In case we’ve forgotten that Walder is an asshole, we get to see him humiliate his female progeny, degrade Nurse NITB, and piss off Robbo until his beard stands on end.
It’s a pleasure to find ourselves across the Shivering Sea, watching Dany and her growing brain trust polishing up a Hogan’s Heroes plan to invade the walled city of Yunkai. It’s a really, really bad plan, and Jorah knows it. But it’s a quick way to establish if Handsome Daario can be trusted, and I’m betting Jorah really wants to kill somebody right about now.
Meanwhile up north, Sam & Gilly & the wee baby wossisname are within sight of the Wall. Sam is never more confident than when he’s talking books, so he’s chattering away about secret passages and such as they wend their way through the ice-zombie infested woods. Gilly, lest we forget, is ignorant as pigshit from growing up in Craster’s hillbilly Manson compound, and doesn’t get the whole “book” thing. (If Sam really does remember the instructions for sneaking into the Nightfort, from a book he read months ago, that really is pretty impressive. We shall see.)
And on the road to the Twins, Arya and the Hound dry-gulch a pig farmer. And I thought Jamie and Brienne were a great double act.
Bran and his crew, who look more and more like a D&D quest at every turn, take a moment to revisit some offensive stereotypes about wildlings. And a storm is coming.
Somewhere not far away, Tormund and Snowbastard and company take a minute to reinforce the shit out of some offensive stereotypes about wildlings.

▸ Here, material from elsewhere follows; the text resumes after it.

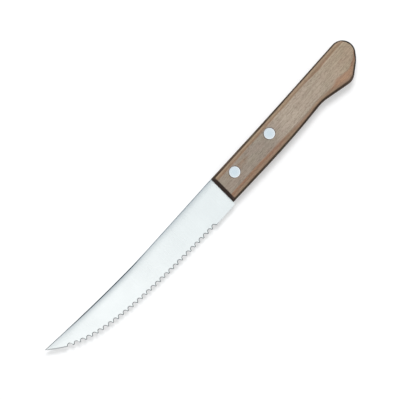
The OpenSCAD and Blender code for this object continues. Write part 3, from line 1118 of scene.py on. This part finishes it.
@dataclass
class RoundedPath:
    """A path of straight lines with rounded inner corners, cut into short steps.

    A corner is x, y and radius. Two roundings that would meet shrink alike.
    """

    corners: list[tuple[float, float, float]]
    step_turn: float = 2.5
    step_length: float = 4.0
    least_steps: int = 4

    def __post_init__(self) -> None:
        """Works out the sides and the ways along them."""
        self.spots = np.array([corner[:2] for corner in self.corners])
        steps = np.diff(self.spots, axis=0)
        self.sides = np.linalg.norm(steps, axis=1)
        self.ways = steps / self.sides[:, None]

    def reaches(self) -> np.ndarray:
        """How far each rounding reaches along its sides.

        Returns:
            The reach at each corner, nothing at both ends.
        """
        spots, sides = self.spots, self.sides
        wanted = np.zeros(len(spots))
        for i in range(1, len(spots) - 1):
            before, after = spots[i - 1] - spots[i], spots[i + 1] - spots[i]
            half = math.acos(before @ after / sides[i - 1] / sides[i]) / 2
            wanted[i] = self.corners[i][2] / math.tan(half)
        limited = wanted.copy()
        for i in range(1, len(spots) - 1):
            limited[i] *= min(1.0, sides[i - 1] / (wanted[i] + wanted[i - 1]),
                              sides[i] / (wanted[i] + wanted[i + 1]))
        return limited

    @staticmethod
    def left_of(way: np.ndarray) -> np.ndarray:
        """A way turned left by a right angle."""
        return np.array([-way[1], way[0]])

    def points(self) -> tuple[np.ndarray, np.ndarray]:
        """Cuts the path into points.

        Returns:
            The points, and the unit vector out of the outline at each, which is to the path's left.
        """
        spots, reach = self.spots, self.reaches()
        places, ways = [], []
        for i, along in enumerate(self.ways):
            if i:
                before = self.ways[i - 1]
                turn = math.atan2(before[0] * along[1] - before[1] * along[0], before @ along)
                radius = math.copysign(reach[i] / math.tan(abs(turn) / 2), turn)
                centre = spots[i] - before * reach[i] + radius * self.left_of(before)
                steps = max(self.least_steps, math.ceil(abs(turn) / math.radians(self.step_turn)))
                for k in range(steps + 1):
                    way = np.array(Matrix.Rotation(turn * k / steps, 2) @ Vector(before))
                    places.append(centre - radius * self.left_of(way))
                    ways.append(self.left_of(way))
            start = spots[i] + along * reach[i]
            end = spots[i + 1] - along * reach[i + 1]
            steps = max(1, math.ceil(np.linalg.norm(end - start) / self.step_length))
            first = 0 if i == 0 else 1
            final = steps if i == len(self.ways) - 1 else steps - 1
            for k in range(first, final + 1):
                places.append(start + (end - start) * k / steps)
                ways.append(self.left_of(along))
        return np.array(places), np.array(ways)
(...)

Arya and the Hound are within sight of the Twins, and she’s worrying herself sick while he chows down on pickled pig’s feet. They verbally spar a bit, and Arya shuts the conversation down with a simple promise: “Someday, I’m going to put a sword through your eye, and out the back of your skull.”
It’s not just that Arya’s brave or determined or fucking “feisty”. If she’d shouted that line, or muttered it through clenched teeth, the Hound would have blown it off or given her a smack. But she just said it, plainly, eye to eye. Feisty my ass. Girl is psychopathic.

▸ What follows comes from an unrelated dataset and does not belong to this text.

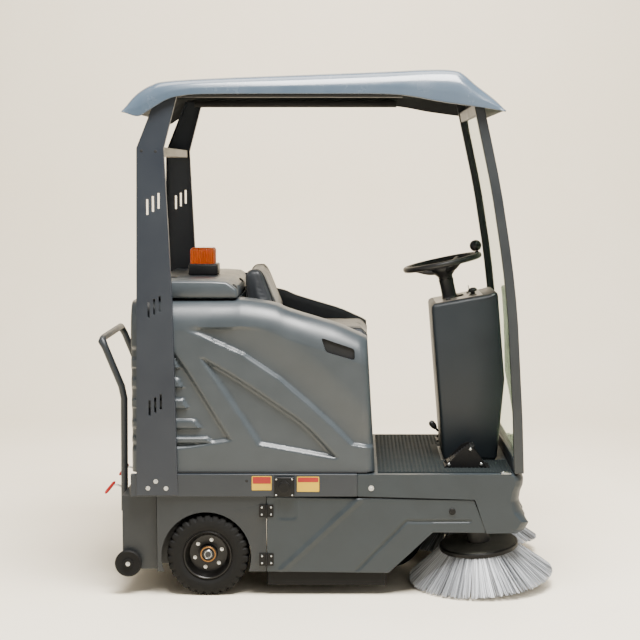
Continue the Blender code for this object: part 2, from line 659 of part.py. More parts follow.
def make_steering():
    place = Matrix.Translation(STEERING_CENTRE) @ Matrix.Rotation(-STEERING_TILT, 4, "Y")
    grip = [(STEERING_RING + x, y) for x, y in arc((0, 0), STEERING_GRIP, 0, 315, 7)]
    wheel = turned("steering_wheel", grip, place, 36, BLACK_PLASTIC)
    hub = turned("steering_hub_helper", ((0, -0.147), (0.016, -0.147), (0.026, -0.060), (0.040, -0.040),
                                         (0.046, -0.012), (0.030, -0.004), (0, -0.002)), place, 20)
    fuse(wheel, hub)
    for i in range(3):
        angle = radians(60 + 120 * i)
        ahead = Vector((cos(angle), sin(angle), 0))
        path = [place @ (ahead * reach + Vector((0, 0, drop))) for reach, drop in
                ((0.030, -0.024), (0.080, -0.018), (0.120, -0.006), (STEERING_RING, 0.0))]
        fuse(wheel, sweep(f"spoke_helper_{i}", path, 0.009, 8))
    stem = turned("spinner_stem_helper", ((0, -0.016), (0.008, -0.016), (0.008, 0.004), (0, 0.004)),
                  place @ Matrix.Translation((0.150, 0.0, STEERING_GRIP)), 12)
    fuse(wheel, stem)
    steering_pivot = pivot("steering_pivot", STEERING_CENTRE, [wheel])
    knob_profile = ((0, 0), (0.014, 0), (0.022, 0.008), (SPINNER_RADIUS, 0.022), (0.022, 0.036),
                    (0.012, 0.044),
                    (0, 0.046))
    knob_place = place @ Matrix.Translation((0.150, 0.0, STEERING_GRIP + 0.0045))
    knob = turned("spinner_knob", knob_profile, knob_place, 20, BLACK_PLASTIC)
    pivot("spinner_pivot", knob_place.translation, [knob], steering_pivot)


def panel_frame(x, y, lift):
    """A frame standing square on the console's sloping top panel."""
    slope = atan2(1.173 - 1.131, 0.660 - 0.428)
    height = 1.131 + (x - 0.428) * tan(slope)
    return Matrix.Translation((x, y, height)) @ Matrix.Rotation(-slope, 4, "Y") @ Matrix.Translation((0, 0,
                                                                                                      lift))


def make_controls():
    stop_frame = panel_frame(0.606, -0.090, 0.0005)
    stop = turned("stop_button", ((0, 0), (0.009, 0), (0.009, 0.010), (0.019, 0.012), (0.019, 0.019),
                                  (0.012, 0.026),
                                  (0, 0.028)), panel_frame(0.606, -0.090, 0.0065), 20, RED_PLASTIC)
    pivot("stop_pivot", stop_frame.translation, [stop])
    key_frame = panel_frame(0.600, 0.060, 0.0005)
    key = turned("key_switch", ((0, 0), (0.013, 0), (0.013, 0.008), (0.010, 0.010), (0, 0.010)), key_frame,
                 20, CHROME)
    blade = block("key_blade_helper", (-0.0015, -0.011, 0.008), (0.0015, 0.011, 0.034))
    blade.data.transform(key_frame)
    fuse(key, blade)
    pivot("key_pivot", key_frame.translation, [key])
    lever_foot = Vector((0.4640, -0.060, 0.590))
    lever_tip = Vector((0.4330, -0.060, 0.628))
    lever = sweep("broom_lever", [lever_foot, lever_foot.lerp(lever_tip, 0.4)], 0.005, 10, BLACK_PLASTIC)
    grip = turned("lever_grip_helper", ((0, -0.004), (0.008, -0.004), (0.013, 0.010), (0.013, 0.026),
                                        (0.007, 0.034),
                                        (0, 0.035)), turn_to(lever_tip - lever_foot,
                                                             lever_foot.lerp(lever_tip, 0.4)), 16)
    fuse(lever, grip)
    pivot("lever_pivot", lever_foot, [lever])


def make_pedals():
    for name, y in (("accelerator_pedal", -PEDAL_Y), ("brake_pedal", PEDAL_Y)):
        plate = ribbon([Vector(PEDAL_HEEL), Vector((0.594, 0.578))], 0.010)
        pedal = round_edges(prism(name, plate, "Y", y - 0.045, y + 0.045, BLACK_PLASTIC), 0.003)
        pivot(f"{name}_pivot", (PEDAL_HEEL[0], y, PEDAL_HEEL[1]), [pedal])


# ---------------------------------------------------------------- brushes and broom


def brush_frame(sign):
    normal = Vector((-tan(BRUSH_FRONT_UP), sign * tan(BRUSH_OUTSIDE_DOWN), 1))
    centre = Vector((BRUSH_CENTRE.x, sign * BRUSH_CENTRE.y, BRUSH_CENTRE.z))
    return turn_to(normal, centre)


def make_side_brushes():
    """Each brush hangs from the motor on its lifting arm and leans forward and outward."""
    for side, sign in SIDES:
        place = brush_frame(sign)
        y = sign * BRUSH_CENTRE.y
        x, z = BRUSH_ARM_PIVOT
        arm = block(f"brush_arm_{side}", (x - 0.012, y - 0.030, z - 0.012), (0.640, y + 0.030, z + 0.012),
                    FRAME_STEEL)
        motor = turned(f"brush_motor_helper_{side}", ((0, 0.014), (0.046, 0.014), (0.046, 0.100),
                                                      (0.034, 0.165),
                                                      (0, 0.165)), place, 24)
        fuse(arm, motor)
        arm_pivot = pivot(f"brush_arm_pivot_{side}", (x, y, z), [arm])
        disc, tip = BRUSH_DISC_RADIUS, BRUSH_RADIUS
        profile = ((0, -0.014), (0.110, -0.014), (0.205, -BRUSH_DROP), (tip, -BRUSH_DROP + 0.001),
                   (0.240, -0.070), (disc, -0.012), (disc, 0.010), (0.060, 0.0125), (0, 0.0125))
        brush = turned(f"side_brush_{side}", profile, place, 48, BRISTLE)
        pivot(f"side_brush_pivot_{side}", place.translation, [brush], arm_pivot)


def make_main_broom():
    broom_pivot_point = (BROOM_PIVOT[0], 0, BROOM_PIVOT[1])
    low, high = -0.400, 0.400
    cross = turned("broom_arms", ((0, low), (0.015, low), (0.015, high), (0, high)),
                   turn_to((0, 1, 0), broom_pivot_point), 16, FRAME_STEEL)
    along = Vector((BROOM[0] - BROOM_PIVOT[0], BROOM[1] - BROOM_PIVOT[1]))
    ahead = along.normalized()
    reach = [Vector(BROOM_PIVOT) - ahead * 0.02, Vector(BROOM) + ahead * 0.02]
    for side, sign in SIDES:
        ends = sorted((sign * 0.388, sign * 0.397))
        fuse(cross, prism(f"broom_plate_helper_{side}", ribbon(reach, 0.044), "Y", ends[0], ends[1]))
        stub = sorted((sign * 0.368, sign * 0.390))
        fuse(cross, turned(f"broom_stub_helper_{side}", ((0, stub[0]), (0.010, stub[0]), (0.010, stub[1]),
                                                         (0, stub[1])),
                           turn_to((0, 1, 0), (BROOM[0], 0, BROOM[1])), 16))
    arms = pivot("broom_lift_pivot", broom_pivot_point, [cross])
    bore, end = 0.0106, 0.382
    profile = ((bore, -end), (0.060, -end), (0.060, -0.372), (BROOM_RADIUS, -0.372), (BROOM_RADIUS, 0.372),
               (0.060, 0.372), (0.060, end), (bore, end))
    broom = turned("main_broom", profile, turn_to((0, 1, 0), (BROOM[0], 0, BROOM[1])), 32, BRISTLE)
    pivot("main_broom_pivot", (BROOM[0], 0, BROOM[1]), [broom], arms)


# ---------------------------------------------------------------- dust bin


def make_dust_bin():
    """A drawer under the tail: wide behind the wheels, narrow between them, open above and in front."""
    outline = ((BIN_REAR, -BIN_REAR_HALF), (BIN_STEP, -BIN_REAR_HALF), (BIN_STEP, -BIN_FRONT_HALF),
               (BIN_FRONT, -BIN_FRONT_HALF), (BIN_FRONT, BIN_FRONT_HALF), (BIN_STEP, BIN_FRONT_HALF),
               (BIN_STEP, BIN_REAR_HALF), (BIN_REAR, BIN_REAR_HALF))
    dust_bin = prism("dust_bin", outline, "Z", BIN_LOW, BIN_HIGH, PAINTED_SHEET)
    wall = BIN_WALL
    wide, narrow = BIN_REAR_HALF - wall, BIN_FRONT_HALF - wall
    inside = ((BIN_REAR + wall, -wide), (BIN_STEP - wall, -wide), (BIN_STEP - wall, -narrow),
              (BIN_FRONT + 0.05, -narrow), (BIN_FRONT + 0.05, narrow), (BIN_STEP - wall, narrow),
              (BIN_STEP - wall, wide), (BIN_REAR + wall, wide))
    cut(dust_bin, prism("bin_hollow_cutter", inside, "Z", BIN_LOW + wall, BIN_HIGH + 0.05))
    for side, sign in SIDES:
        axle = turned(f"bin_axle_helper_{side}", ((0, -0.002), (0.006, -0.002), (0.006, 0.030), (0, 0.030)),
                      turn_to((0, sign, 0), (BIN_WHEEL[0], sign * BIN_REAR_HALF, BIN_WHEEL[1])), 12)
        fuse(dust_bin, axle)
    bend = 0.045
    left_side = [(-0.824, 0.300), (-0.822, 0.560), (-0.820, 0.760), (-0.830, 0.810), (-0.866, 0.900),
                 (-0.894, 0.968)]
    run = [Vector((x, HANDLE_HALF, z)) for x, z in left_side]
    corner = [Vector((-0.907, HANDLE_HALF - bend * (1 - cos(radians(a))),
                      1.003 - 0.020 * (1 - sin(radians(a)))))
              for a in (30, 60, 90)]
    half_path = run + corner
    whole = half_path + [Vector((p.x, -p.y, p.z)) for p in half_path[::-1]]
    handle = sweep("bin_handle", whole, HANDLE_TUBE, 12, STEEL)
    bin_pivot = pivot("bin_pivot", (BIN_REAR, 0, BIN_LOW), [dust_bin, handle])
    for side, sign in SIDES:
        place = turn_to((0, sign, 0), (BIN_WHEEL[0], sign * BIN_REAR_HALF, BIN_WHEEL[1]))
        profile = ((0.0066, 0.004), (0.020, 0.004), (0.020, 0.008), (0.046, 0.008),
                   (BIN_WHEEL_RADIUS, 0.013),
                   (BIN_WHEEL_RADIUS, 0.027), (0.046, 0.032), (0.020, 0.032), (0.020, 0.036),
                   (0.0066, 0.036))
        wheel = turned(f"bin_wheel_{side}", profile, place, 28, RUBBER)
        pivot(f"bin_wheel_pivot_{side}", place @ Vector((0, 0, 0.02)), [wheel], bin_pivot)
        y = sign * 0.20
        latch_path = [(-0.8215, y, 0.352), (-0.834, y, 0.372), (-0.868, y, 0.392), (-0.893, y, 0.386),
                      (-0.915, y, 0.354)]
        latch = sweep(f"bin_latch_{side}", latch_path, 0.007, 8, RED_PLASTIC)
        pivot(f"latch_pivot_{side}", latch_path[0], [latch], bin_pivot)


# ---------------------------------------------------------------- build

for old in list(bpy.data.objects):
    bpy.data.objects.remove(old, do_unlink=True)

world_place = {}
STEEL = make_material("powder_coated_steel", (0.095, 0.112, 0.135), 0.45)
FRAME_STEEL = make_material("painted_frame_steel", (0.035, 0.037, 0.040), 0.55)
PAINTED_SHEET = make_material("painted_sheet_steel", (0.110, 0.122, 0.135), 0.42)
MOULDED_GREY = make_material("moulded_grey_plastic", (0.150, 0.165, 0.170), 0.40)
MOULDED_DARK = make_material("moulded_slate_plastic", (0.090, 0.108, 0.120), 0.50)
ROOF_PLASTIC = make_material("gloss_roof_plastic", (0.230, 0.280, 0.330), 0.25)
TREAD_RUBBER = make_material("tread_mat_rubber", (0.100, 0.105, 0.105), 0.75)
TYRE_RUBBER = make_material("tyre_rubber", (0.018, 0.018, 0.018), 0.80)
RUBBER = make_material("skirt_rubber", (0.022, 0.022, 0.022), 0.75)
BLACK_STEEL = make_material("black_enamelled_steel", (0.012, 0.012, 0.013), 0.25)
BLACK_PLASTIC = make_material("black_plastic", (0.015, 0.015, 0.016), 0.45)
RED_PLASTIC = make_material("red_plastic", (0.550, 0.020, 0.020), 0.35)
AMBER = make_material("amber_lens", (0.850, 0.180, 0.010), 0.15)
CHROME = make_material("chrome", (0.700, 0.700, 0.700), 0.12, 1.0)
VINYL = make_material("seat_vinyl", (0.020, 0.020, 0.021), 0.45)
GLASS = make_material("tinted_glass", (0.450, 0.600, 0.520), 0.05)
BRISTLE = make_material("bristle", (0.350, 0.350, 0.350), 0.70)

make_side_rails()
make_floor_frame()
make_wheel_panels()
make_front_body()
make_deck_mat()
make_pillars()
make_pillar_crossbar()
make_windshield()
make_roof()
make_console()
make_charging_socket()
make_under_hood()
make_broom_housing()
make_hood()
make_doors()
make_rear_wheels()
make_front_wheel()
make_steering()
make_controls()
make_pedals()
make_side_brushes()
make_main_broom()
make_dust_bin()
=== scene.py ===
"""The looks of a ride-on floor sweeper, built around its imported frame. Metres, +X forward, +Z up.

Most pieces are surfaces worked out as whole numpy arrays: a grid of points that a formula gives, or a
profile carried along a path. Flat sheet-metal pieces are merged copies of their frame nodes with rounded
edges.
"""

from math import atan2, cos, pi, radians, sin, tan

import bmesh
import bpy
import numpy as np
from mathutils import Matrix, Vector
from mathutils.bvhtree import BVHTree


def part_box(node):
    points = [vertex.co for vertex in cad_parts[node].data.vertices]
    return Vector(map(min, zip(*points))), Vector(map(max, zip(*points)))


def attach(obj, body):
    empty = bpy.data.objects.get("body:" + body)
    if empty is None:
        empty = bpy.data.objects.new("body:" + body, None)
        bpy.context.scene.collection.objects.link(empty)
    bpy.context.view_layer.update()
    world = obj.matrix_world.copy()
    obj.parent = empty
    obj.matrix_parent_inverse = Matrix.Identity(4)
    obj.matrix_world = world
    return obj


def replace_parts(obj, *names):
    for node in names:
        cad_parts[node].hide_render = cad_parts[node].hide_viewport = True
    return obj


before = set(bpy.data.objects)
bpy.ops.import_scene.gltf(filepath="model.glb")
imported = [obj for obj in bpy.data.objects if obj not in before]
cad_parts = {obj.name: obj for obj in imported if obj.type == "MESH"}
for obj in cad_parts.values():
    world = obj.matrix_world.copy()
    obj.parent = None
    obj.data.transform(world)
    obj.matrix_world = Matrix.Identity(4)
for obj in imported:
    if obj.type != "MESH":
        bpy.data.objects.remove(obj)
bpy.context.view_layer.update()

SIDES = (("right", -1), ("left", 1))
RNG = np.random.default_rng(7)


# ---------------------------------------------------------------- arrays of points


def smoothstep(value, low, high):
    """0 below low, 1 above high, and a cubic ease between them."""
    t = np.clip((value - low) / (high - low), 0, 1)
    return t * t * (3 - 2 * t)


def unit(vectors):
    """Each vector at length 1."""
    return vectors / np.linalg.norm(vectors, axis=-1, keepdims=True)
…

Arya’s across the river from her people, and Bran is just upstairs. Which would be great if he wasn’t surrounded by killers and Hodor wasn’t scared of thunder. Now is a great time to get your warg powers to manifest, no pressure tho.
And it all goes to hell for Double Agent Snowbastard, though he at least gets to whack Orell (mostly) before he makes a run for it.
Meanwhile in Yunkai, the away team is sneaking in the back gate, which looks pretty smooth until they get triple-teamed. Luckily Grey Worm is a killing machine, and Jorah and Daario do a little bonding with a shared kill or two. And then comes the next wave…
Back in the magical land of Too Good to Be True, Edmure is marrying the cutest little Frey ever.
Bran, having killed a man while warging his wolf, apparently feels ready to split the gang up, sending Rickon off with Tonks to Umberland. Rickon protests, but relents. Tonks manages not to break into a sprint. Fare thee well, Tonks. You will be missed.
“How long does it take to sack a city?” You may well ask. Ser Barristan, mellow on Dornish, gives a philosophical shrug. The definitive answer comes from Jorah, who marches up looking like he’s dropped acid and isn’t quite sure he’s still alive. Dany of course asks after Daario, who makes his entrance, displays some manner of tapestry or cloak, and declares the city to be under new management.
Dany looks pleased. Seriously, she looks like she’s going to tackle-fuck him.
Back at the Twins, the wedding party is into the third act. Conversation and wine are flowing, the candles are short, and it’s time to haul the bride and groom up to their suite and enact the tradition that had Tyrion slamming cutlery into the table last week. It’s all very sweet, and a lot of warmth is going around. And hey, who knew that Lord Flaymate was married to a Frey?
Cat seems to be the only one to notice the door being slammed, and the tune switching over to the Lannister’s famous dis track.
Out in the dark, Arya and the Hound are trying to crash and being harshly rebuffed. The pig’s feet nearly work as a bribe. But there seems to be a lot of troop movement for a wedding, and Arya is going for a look-see.
And what is there to say about a massacre?
Well: If anyone was wondering if Nurse NITB’s character was going anywhere interesting, now you have an answer. Also, I think we’ve established that crossbows symbolize dishonor and cowardice.
We’ve also established just how much meaning honor has in the context of real power in sunny Westeros.